■ **DATA SHOWN**
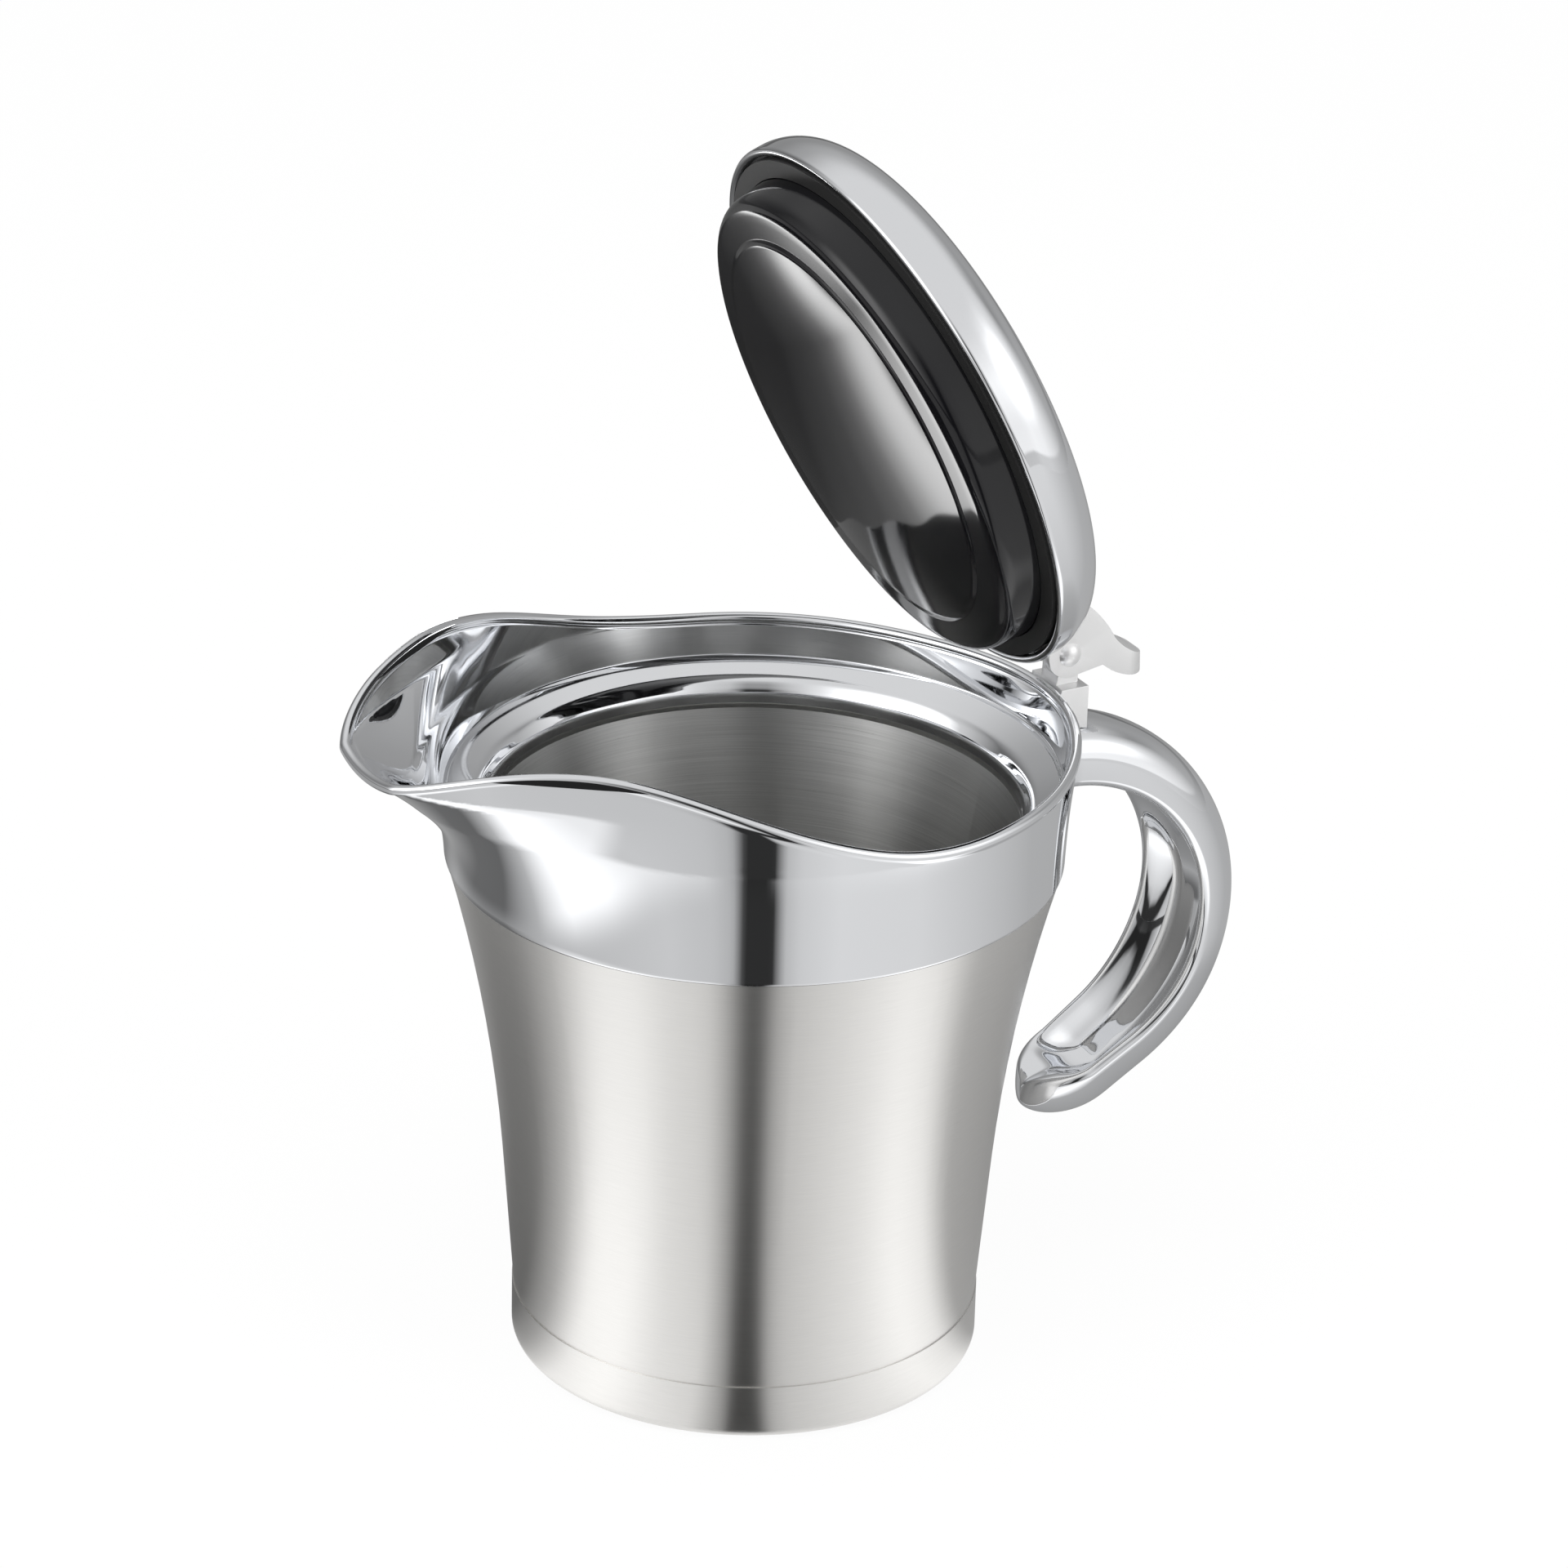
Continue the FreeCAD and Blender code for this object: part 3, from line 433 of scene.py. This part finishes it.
def wave_height(place):
    """Height of the rim at a distance towards the spout: cubic pieces with set slopes."""
    start = np.clip(np.searchsorted(WAVE_PLACES, place) - 1, 0, len(WAVE_PLACES) - 2)
    gap = WAVE_PLACES[start + 1] - WAVE_PLACES[start]
    part = np.clip((place - WAVE_PLACES[start]) / gap, 0, 1)
    low, high = WAVE_HEIGHTS[start], WAVE_HEIGHTS[start + 1]
    leave, meet = WAVE_SLOPES[start] * gap, WAVE_SLOPES[start + 1] * gap
    past = np.maximum(place - WAVE_PLACES[-1], 0) * WAVE_SLOPES[-1]
    return (low + (high - low) * part ** 2 * (3 - 2 * part) + leave * part * (1 - part) ** 2
            - meet * part ** 2 * (1 - part) + past)


def spout_share(angle):
    """Share of the spout's throw at an angle round the cup.

    The rim's plan is a circle, two straight sides tangent to it and a round tip. Averaging over
    a few near angles eases one into the next.
    """
    spread = np.linspace(-0.14, 0.14, 9)
    away = np.abs(np.pi - np.mod(np.asarray(angle)[..., None] + spread, 2 * np.pi))
    reach = RIM_RADIUS + SPOUT_THROW
    centre = reach - TIP_RADIUS
    leave = np.arccos((RIM_RADIUS - TIP_RADIUS) / centre)
    tip_end = np.arctan2(TIP_RADIUS * np.sin(leave), centre + TIP_RADIUS * np.cos(leave))
    side = RIM_RADIUS / np.cos(np.clip(leave - away, 0, 1.4))
    inside = np.maximum(TIP_RADIUS ** 2 - (centre * np.sin(away)) ** 2, 0)
    tip = centre * np.cos(away) + np.sqrt(inside)
    length = np.where(away < tip_end, tip, np.where(away < leave, side, RIM_RADIUS))
    return 1.026 * (length.mean(-1) - RIM_RADIUS) / SPOUT_THROW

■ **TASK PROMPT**
Only the lines from the start of the data to the line holding "round the cup." are wanted; return them exactly, both ends included.

■ **ANSWER TO THIS EXERCISE**
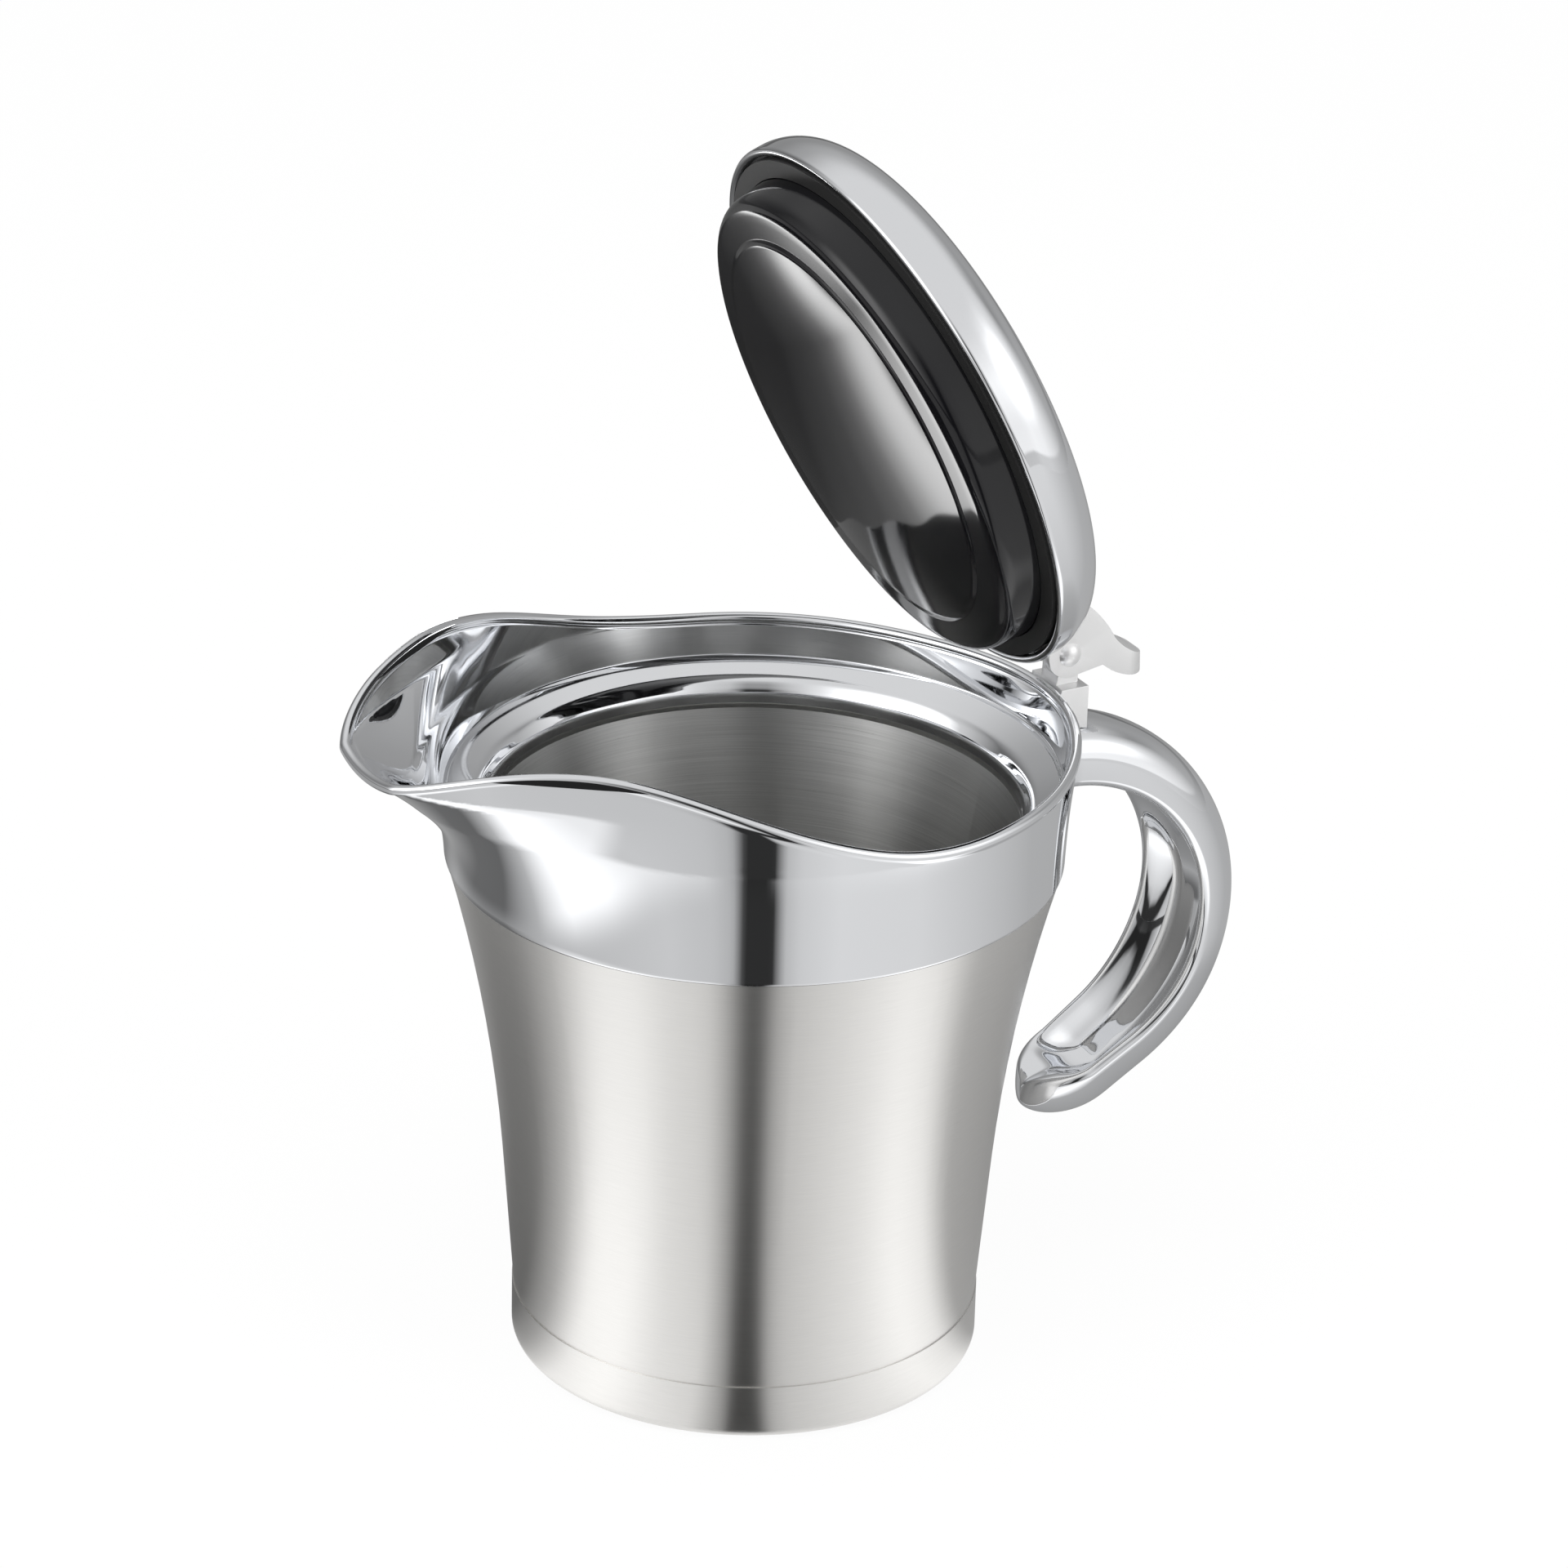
Continue the FreeCAD and Blender code for this object: part 3, from line 433 of scene.py. This part finishes it.
def wave_height(place):
    """Height of the rim at a distance towards the spout: cubic pieces with set slopes."""
    start = np.clip(np.searchsorted(WAVE_PLACES, place) - 1, 0, len(WAVE_PLACES) - 2)
    gap = WAVE_PLACES[start + 1] - WAVE_PLACES[start]
    part = np.clip((place - WAVE_PLACES[start]) / gap, 0, 1)
    low, high = WAVE_HEIGHTS[start], WAVE_HEIGHTS[start + 1]
    leave, meet = WAVE_SLOPES[start] * gap, WAVE_SLOPES[start + 1] * gap
    past = np.maximum(place - WAVE_PLACES[-1], 0) * WAVE_SLOPES[-1]
    return (low + (high - low) * part ** 2 * (3 - 2 * part) + leave * part * (1 - part) ** 2
            - meet * part ** 2 * (1 - part) + past)


def spout_share(angle):
    """Share of the spout's throw at an angle round the cup.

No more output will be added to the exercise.